**MATERIAL FOR THE TASK**

>>

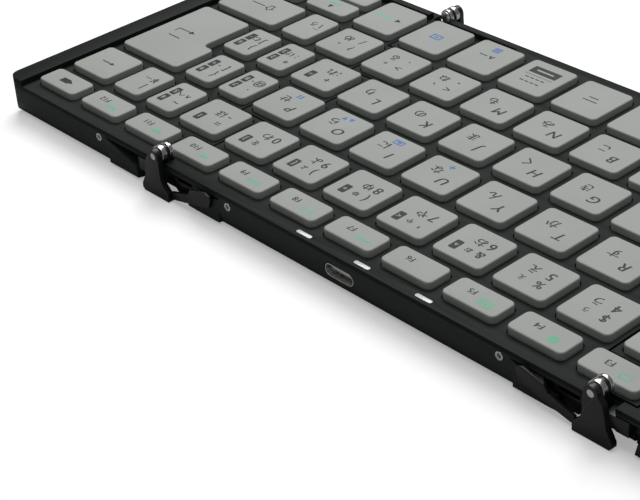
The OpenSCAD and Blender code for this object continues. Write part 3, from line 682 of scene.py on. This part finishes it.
LEG_EDGE = 0.22
BRACKET_EDGE = 0.18
PIN_EDGE = 0.12
WASHER_EDGE = 0.1
black_paint = moulded("satin_black_paint", "#161818", 0.42, 0.5, 0.02, shift=0.08)
nickel = plated("nickel_plated_steel", "#d4d5d3", 0.22, 0.6)
for side in ("right", "left"):
    for end in ("back", "front"):
        softened(f"{side}_{end}_leg", side + "_panel", black_paint, LEG_EDGE)
        softened(f"{side}_{end}_bracket", "middle_panel", black_paint,
                 BRACKET_EDGE)
    softened(side + "_hinge_pins", side + "_panel", nickel, PIN_EDGE)
softened("hinge_washers", "middle_panel", nickel, WASHER_EDGE)
for panel in ("right", "middle", "left"):
    softened(panel + "_anchor_pins", panel + "_panel", nickel, PIN_EDGE)


# Rubber feet.
# Flat pads of black silicone rubber, die-cut and glued under the skirts and the outer corners.
foot_rubber = moulded("black_silicone_rubber", "#1a1b1b", 0.8, 0.25, 0.03)
for panel in ("right", "middle", "left"):
    softened(panel + "_feet", panel + "_panel", foot_rubber, 0.15)


# USB-C socket and indicator windows.
# A deep-drawn nickel-plated shell round a black tongue, and three milky acrylic light guides
# set flush in the back band.
def dress(node, material):
    """Gives a CAD node, whose shape is right as it is, its material."""
    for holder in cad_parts[node].material_slots:
        holder.material = material


softened("usb_socket", "middle_panel", nickel, 0.06)
window_acrylic = moulded("milky_acrylic", "#dfe3de", 0.3, 1.5, 0.004, shift=0.02, coat=0.5)
softened("indicator_windows", "middle_panel", window_acrylic, 0.05)


# Inner parts.
# Stamped steel key plates, silicone dome sheets, the green circuit board, a foil battery
# pouch and polyimide ribbons. They only show through the key holes' running gaps.
dress("main_board", moulded("green_solder_resist", "#1d5a3b", 0.35, 0.8, 0.01, coat=0.3))
dress("battery", plated("aluminium_laminate_foil", "#a5abb1", 0.4, 3.0))
dress("ribbon_cables", moulded("polyimide_film", "#b8742f", 0.3, 2.0, 0.005, coat=0.4))
plate_steel = plated("rolled_spring_steel", "#8e9396", 0.35, 2.5)
dome_silicone = moulded("grey_silicone_rubber", "#c6c8c3", 0.7, 0.4, 0.02)
for panel in ("right", "middle", "left"):
    dress(panel + "_key_plate", plate_steel)
    dress(panel + "_domes", dome_silicone)
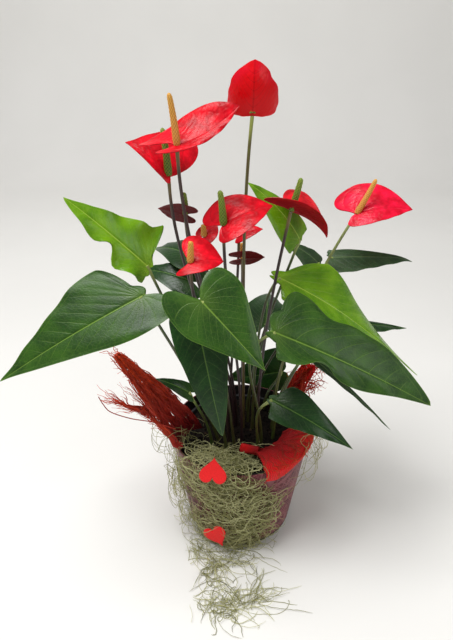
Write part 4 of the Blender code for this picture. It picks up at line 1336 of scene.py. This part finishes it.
SPATHE_COLOURS = {
    "red": ((0.38, 0.001, 0.006), (0.84, 0.004, 0.018), (0.26, 0.003, 0.008)),
    "deep": ((0.34, 0.001, 0.002), (0.74, 0.010, 0.050), (0.66, 0.002, 0.005)),
    "pink": ((0.48, 0.001, 0.014), (0.92, 0.008, 0.052), (0.34, 0.004, 0.012)),
    "dark": ((0.10, 0.001, 0.003), (0.22, 0.003, 0.006), (0.12, 0.004, 0.006)),
}
SPATHES = {"top": "deep", "left_dark": "dark", "low_dark": "dark", "far_right": "pink"}
STALKS = {"top": "olive", "far_right": "pale"}


def plant():
    mid = leaf_look("leaf_mid_green", (0.013, 0.046, 0.005), (0.030, 0.088, 0.008), (0.17, 0.29, 0.04),
                    (0.060, 0.125, 0.030), 0.26)
    shaded = leaf_look("leaf_deep_green", (0.004, 0.022, 0.004), (0.010, 0.046, 0.007),
                       (0.09, 0.18, 0.03), (0.035, 0.080, 0.022), 0.22)
    dull = leaf_look("leaf_grey_green", (0.014, 0.038, 0.013), (0.034, 0.072, 0.024), (0.10, 0.16, 0.06),
                     (0.085, 0.125, 0.045), 0.30)
    bright = leaf_look("leaf_bright_green", (0.075, 0.205, 0.003), (0.160, 0.335, 0.006),
                       (0.36, 0.52, 0.06), (0.200, 0.360, 0.030), 0.18)
    petiole = stem_look("petiole_green", (0.060, 0.105, 0.018), (0.28, 0.34, 0.09),
                        (0.045, 0.030, 0.012))
    for name, (b, st) in LEAVES.items():
        young = name in YOUNG_LEAVES
        shade = shaded if name in SHADED_LEAVES else dull if name in DULL_LEAVES else mid
        leaf(name, b, st, bright if young else shade, petiole, "leaf_bright" if young else "leaf_dark")

    spathes = {name: spathe_look("spathe_" + name, *colours) for name, colours in SPATHE_COLOURS.items()}
    spadices = dict(
        green=spadix_look("spadix_green", (0.13, 0.22, 0.012), (0.20, 0.30, 0.02),
                          (0.010, 0.035, 0.004)),
        orange=spadix_look("spadix_orange", (0.66, 0.30, 0.05), (0.68, 0.36, 0.05),
                           (0.42, 0.12, 0.015)))
    stalks = dict(
        olive=stem_look("stalk_olive", (0.13, 0.14, 0.03), (0.24, 0.28, 0.06), (0.09, 0.05, 0.02)),
        pale=stem_look("stalk_pale", (0.24, 0.28, 0.09), (0.34, 0.38, 0.14), (0.13, 0.14, 0.04)),
        purple=stem_look("stalk_purple", (0.055, 0.030, 0.022), (0.16, 0.12, 0.04),
                         (0.022, 0.008, 0.012)))
    for name, (b, st, way, length, colour) in FLOWERS.items():
        flower(name, b, st, way, length, colour, spathes[SPATHES.get(name, "red")], spadices,
               stalks[STALKS.get(name, "purple")])


def dressing():
    outer_pot(pot_look())
    nursery_pot(plastic_look())
    potting_soil(soil_look())
    fibre = fibre_look()
    maroon, orange_red, bright_red = (0.13, 0.002, 0.006), (0.95, 0.080, 0.012), (0.85, 0.006, 0.008)
    sisal_left(sisal_cloth_look("sisal_cloth_left", 26, maroon, orange_red), fibre)
    sisal_right(sisal_cloth_look("sisal_cloth_right", 18, maroon, bright_red), fibre)
    sisal_front(sisal_cloth_look("sisal_cloth_front", 40, (0.40, 0.003, 0.006), bright_red), fibre)
    felt = felt_look()
    heart("heart_upper", -110, 0.1185, 0.0040, 172, -42, felt)
    heart("heart_lower", -111, 0.0275, -0.0008, -35, -5, felt)
    spanish_moss(moss_look())


# --- Floor, light and camera ---


CAMERA_PLACE = (-0.0138, -0.4254, 0.4791)
CAMERA_DOWN = 30.2  # how far it looks below the horizontal, in degrees
CAMERA_LENS = 31.5  # millimetres, over a sensor 36 mm wide


def floor():
    """A pale floor that sweeps up into a wall far behind the plant."""
    sweep = [(-1.6, 0.0), (1.1, 0.0)]
    sweep += [(1.1 + 0.4 * sin(a), 0.4 - 0.4 * cos(a)) for a in np.linspace(0.1, pi / 2, 12)]
    sweep += [(1.5, 2.2)]
    points = [(x, y, z) for y, z in sweep for x in (-2.5, 2.5)]
    faces = [(2 * k, 2 * k + 1, 2 * k + 3, 2 * k + 2) for k in range(len(sweep) - 1)]
    mesh = bpy.data.meshes.new("floor")
    mesh.from_pydata(points, [], faces)
    mesh.shade_smooth()
    mesh.materials.append(floor_look())
    obj = bpy.data.objects.new("floor", mesh)
    bpy.context.scene.collection.objects.link(obj)
    return obj


def soft_light(name, place, aim, size, power):
    data = bpy.data.lights.new(name, "AREA")
    data.shape = "DISK"
    data.size = size
    data.energy = power
    obj = bpy.data.objects.new(name, data)
    obj.location = place
    obj.rotation_euler = (Vector(aim) - Vector(place)).to_track_quat("-Z", "Y").to_euler()
    bpy.context.scene.collection.objects.link(obj)
    return obj


def studio():
    world = bpy.data.worlds.new("studio")
    world.use_nodes = True
    world.node_tree.nodes["Background"].inputs["Color"].default_value = (1.0, 0.99, 0.97, 1)
    world.node_tree.nodes["Background"].inputs["Strength"].default_value = 0.30
    scene = bpy.context.scene
    scene.world = world
    scene.view_settings.view_transform = "Standard"
    middle = (0, 0, 0.15)
    floor()
    soft_light("light_overhead", (-0.5, -0.2, 1.6), middle, 1.0, 28)
    soft_light("light_right", (1.3, -0.9, 1.0), middle, 0.9, 6)
    data = bpy.data.cameras.new("camera")
    data.lens = CAMERA_LENS
    data.sensor_width = 36
    camera = bpy.data.objects.new("camera", data)
    camera.location = CAMERA_PLACE
    camera.rotation_euler = (radians(90 - CAMERA_DOWN), 0, 0)
    scene.collection.objects.link(camera)
    scene.camera = camera


dressing()
plant()
studio()

bpy.context.view_layer.update()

<<

**GIVEN TASK**
Scan the data above; copy every line where "holder" appears.

**ANSWER BELOW**
    for holder in cad_parts[node].material_slots:
        holder.material = material